What the task requires =
Give the data again exactly, from its opening line through the line in which "above, below, size" appears.

---------------

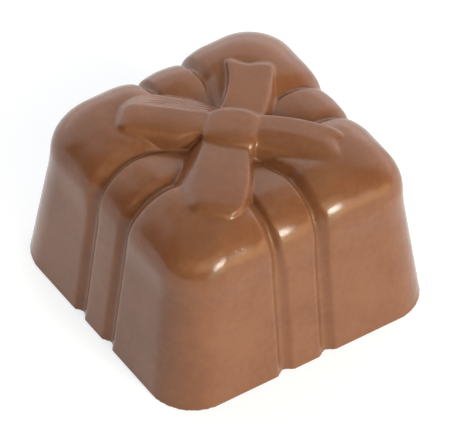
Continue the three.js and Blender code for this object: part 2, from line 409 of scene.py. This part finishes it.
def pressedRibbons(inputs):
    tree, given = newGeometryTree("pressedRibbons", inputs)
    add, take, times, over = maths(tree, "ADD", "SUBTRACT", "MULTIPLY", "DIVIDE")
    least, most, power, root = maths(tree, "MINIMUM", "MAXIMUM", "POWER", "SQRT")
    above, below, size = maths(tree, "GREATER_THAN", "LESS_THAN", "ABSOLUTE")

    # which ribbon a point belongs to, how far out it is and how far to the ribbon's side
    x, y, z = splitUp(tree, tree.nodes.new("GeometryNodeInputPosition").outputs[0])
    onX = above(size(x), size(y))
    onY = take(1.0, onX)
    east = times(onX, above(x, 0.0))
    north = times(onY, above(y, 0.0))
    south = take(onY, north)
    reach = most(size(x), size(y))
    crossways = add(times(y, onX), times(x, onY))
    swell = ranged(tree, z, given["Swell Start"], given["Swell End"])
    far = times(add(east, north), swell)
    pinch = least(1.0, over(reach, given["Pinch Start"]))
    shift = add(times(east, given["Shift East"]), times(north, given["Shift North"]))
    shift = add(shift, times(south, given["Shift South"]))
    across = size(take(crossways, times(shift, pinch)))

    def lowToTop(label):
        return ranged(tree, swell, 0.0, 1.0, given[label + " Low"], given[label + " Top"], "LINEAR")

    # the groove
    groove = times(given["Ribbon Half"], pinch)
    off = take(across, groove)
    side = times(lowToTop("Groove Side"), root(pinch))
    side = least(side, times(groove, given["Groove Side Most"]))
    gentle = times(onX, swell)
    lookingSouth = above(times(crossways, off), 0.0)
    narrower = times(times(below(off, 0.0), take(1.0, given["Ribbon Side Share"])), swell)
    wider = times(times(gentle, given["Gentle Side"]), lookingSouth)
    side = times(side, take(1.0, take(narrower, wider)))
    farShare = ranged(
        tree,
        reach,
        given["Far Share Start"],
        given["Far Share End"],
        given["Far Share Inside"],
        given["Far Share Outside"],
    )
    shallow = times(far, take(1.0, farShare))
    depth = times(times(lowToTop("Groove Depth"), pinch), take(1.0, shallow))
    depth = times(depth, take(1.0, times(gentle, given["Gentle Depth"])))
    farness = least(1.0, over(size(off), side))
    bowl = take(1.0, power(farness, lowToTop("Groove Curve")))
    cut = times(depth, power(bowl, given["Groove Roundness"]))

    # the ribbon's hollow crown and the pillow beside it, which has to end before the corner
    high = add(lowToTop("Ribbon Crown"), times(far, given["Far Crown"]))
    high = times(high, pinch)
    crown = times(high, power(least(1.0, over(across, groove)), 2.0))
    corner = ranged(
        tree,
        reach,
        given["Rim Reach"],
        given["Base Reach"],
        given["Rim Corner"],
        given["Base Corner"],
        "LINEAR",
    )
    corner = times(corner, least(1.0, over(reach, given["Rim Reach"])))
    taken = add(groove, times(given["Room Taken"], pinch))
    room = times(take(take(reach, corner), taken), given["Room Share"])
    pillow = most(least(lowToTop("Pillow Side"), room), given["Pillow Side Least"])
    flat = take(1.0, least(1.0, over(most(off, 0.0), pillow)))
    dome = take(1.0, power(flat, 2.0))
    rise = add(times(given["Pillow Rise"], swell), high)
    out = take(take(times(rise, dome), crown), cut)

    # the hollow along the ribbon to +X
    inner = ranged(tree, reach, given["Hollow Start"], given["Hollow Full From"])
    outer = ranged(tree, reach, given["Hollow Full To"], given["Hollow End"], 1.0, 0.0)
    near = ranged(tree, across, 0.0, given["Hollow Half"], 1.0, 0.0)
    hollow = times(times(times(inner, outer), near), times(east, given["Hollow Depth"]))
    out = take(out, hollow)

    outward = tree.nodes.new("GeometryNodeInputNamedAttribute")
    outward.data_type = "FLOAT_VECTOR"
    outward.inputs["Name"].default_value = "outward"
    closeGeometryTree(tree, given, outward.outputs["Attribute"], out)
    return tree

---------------

Task answer =
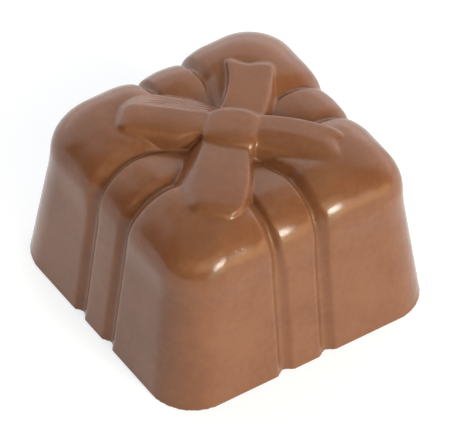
Continue the three.js and Blender code for this object: part 2, from line 409 of scene.py. This part finishes it.
def pressedRibbons(inputs):
    tree, given = newGeometryTree("pressedRibbons", inputs)
    add, take, times, over = maths(tree, "ADD", "SUBTRACT", "MULTIPLY", "DIVIDE")
    least, most, power, root = maths(tree, "MINIMUM", "MAXIMUM", "POWER", "SQRT")
    above, below, size = maths(tree, "GREATER_THAN", "LESS_THAN", "ABSOLUTE")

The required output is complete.